Proof of the value of the TDF approach take can be seen in the risk and return characteristics seen in Figure 2. Using random samples of Defined Contribution plan participant accounts at Vanguard, we can see through a five-year annualized total return (y-axis) and standard deviation (x-axis) chart that participants using a single TDF prove to bring more consistent, reliable returns than all other participants.
From 1994 to Now
First created in 1994, TDFs have experienced rapid growth in the past decade. At year-end 2021, 95% of plans offered TDFs, up from 84% in 2012. TDFs hit a record $3.27 trillion in assets in 2021, according to Morningstar's "2022 Target-Date Strategy Landscape" report. As shown in Figure 3, TDFs have increased to comprise 38% of total plan assets in Vanguard defined contribution plans, up from 17% in 2012. This unprecedented growth in utilization can be attributed to three primary reasons.
First, the growing use of automatic enrollment by plan sponsors into default investments rather than plan participants making their own active investment choices is the primary reason. The adoption of automatic enrollment has more than tripled since 2007. At year-end 2021, 56% of Vanguard plans had adopted automatic enrollment. Of the plans that have adopted automatic enrollment, 90% have designated TDFs as the default investment, up from 68% in 2012. The Secure 2.0 Act, which was signed into law on December 29, 2022, requires that all new 401(k) and 403(b) plans established after December 31, 2024, offer automatic enrollment and auto-escalation. This will likely force the issue further.

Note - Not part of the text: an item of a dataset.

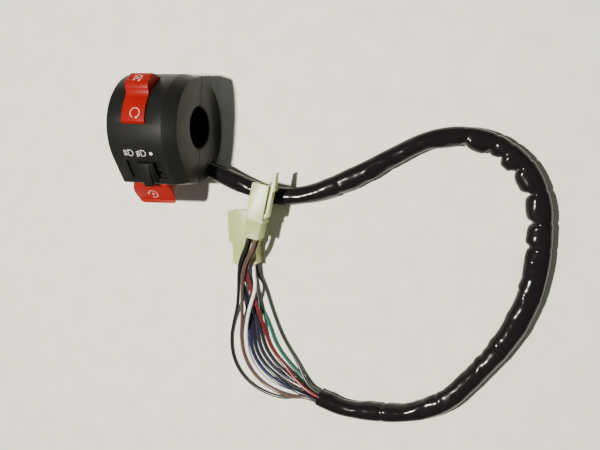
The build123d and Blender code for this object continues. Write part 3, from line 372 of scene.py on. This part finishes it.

Second, TDFs have become much more reasonably priced over the years. The average asset-weighted fee for target-date funds was 0.32% in 2022, down from 0.46% in 2017 and half of what it was in 2009. Further detail of the change in TDFs’ Year-end Expense Ratios can be found in Figure 4.
Finally, the rising popularity of collective investment trusts (CITs) has helped make TDFs more affordable. In 2021, CITs collected 79% of the TDFs’ $153 billion in net asset inflows. As shown in Figure 5, CITs make up 47% of TDF assets as of the end of 2022, and are projected to become the most popular TDF within the next two years according to Vanguard. CITs are generally lower cost and exempt from certain regulatory requirements faced by mutual funds.
TDFs are a common and convenient way for individual investors to maintain a strategically balanced portfolio and age appropriate asset allocation positioning in a single strategy. It is important however for plan sponsors to actively monitor the TDF provider selected as a fiduciary duty to their employees. In periods of dramatic capital appreciation like we saw in 2021, followed by an immediate downfall in the equity market like we saw in 2022, making just one decision up front in choosing a target date fund may have proved to be a valuable decision.